162-164           While Feingold was in Clinton’s corner during the big budget fight, he was soon a fervent opponent of the president when it came to a vote on a big trade issue in 1993, the North American Free Trade Agreement or NAFTA, Clinton’s predecessor, George Bush, had negotiated the trade agreement with Canada and Mexico, but it had yet to be approved by Congress.  It called for creating a free market trading zone among Canada, Mexico and the United States and had the strong backing of major American corporations, congressional Republicans and the Clinton administration.  Labor unions opposed NAFTA because they feared jobs would be lost to Mexico and wages depressed in the United States.  In Congress, Democrats were divided.  In November when the Senate approved NAFTA, twenty-seven Democrats were in favor, twenty-eight opposed.  For Feingold, the split reflected not merely differences about trade issues per se, but it also symbolized a fundamental difference over the direction of the Democratic Party.
            He was angered by the growing influence of corporate campaign contributions in his party –and those contributions, he believed, were a big factor behind the Clinton administration’s support of NAFTA.  For him and other progressives and liberal Democrats, the influence of big money was a dispiriting trend that had started in the aftermath of Democratic election defeats in the early 1980’s, when moderate and conservative Democrats launched the pro-business Democratic Leadership Council.  The corporate-backed DLC’s motto might have been, “If you can‘t beat ‘em, join ‘em.”
            By 1993, the DLC, in collaboration with the Clinton administration, was a leading player in a massive public relations campaign to sell NAFTA in Congress.  Feingold said: “I see the DLC as, to some extent, taking the soul away from the Democratic Party.  And I see the DLC as having sold American workers down the river.”

226      The New York Times called the passage of McCain-Feingold “an extraordinary victory.”  It was also something of a miracle because the legislation was not only opposed by the Republican Party leadership, but also by much of Washington’s lobbyist-business establishment, the AFL-CIO, and potent advocacy organizations such as the National Rifle Association and the American Civil Liberties Union.  On the other side, much credit went to the indefatigable Fred Wertheimer, president of Democracy 21, Meredith McGehee at Common Cause, and many other who sustained grassroots and newspaper editorial support over many years.  But in the Senate, a leading opponent of reform, Phil Gramm of Texas, believed the key to success was not popular pressure but McCain’s and Feingold’s tenacity.
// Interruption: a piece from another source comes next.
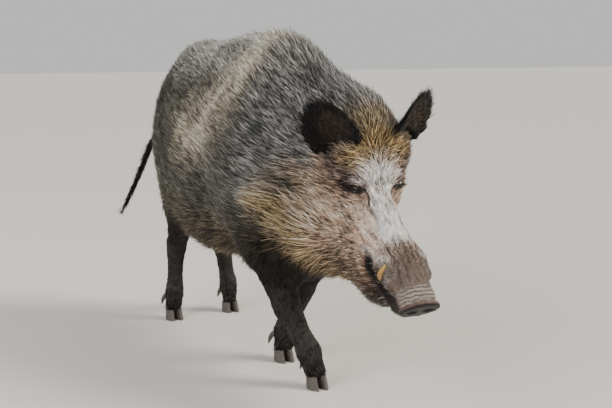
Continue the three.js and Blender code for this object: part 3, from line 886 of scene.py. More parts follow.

249      …there is his [Feingold] identification with Fighting B ob La Follette and Progressive Era reformers.  Much of the major domestic agenda of that era continues to resonate because it addresses timeless tensions and challenges in American democracy –issues of corporate power and big-money influence on the political system; income inequality and support of workers’ rights; investment in public education, health and infrastructure; conservation and environmental protection; government efficiency, transparency and the rule of law.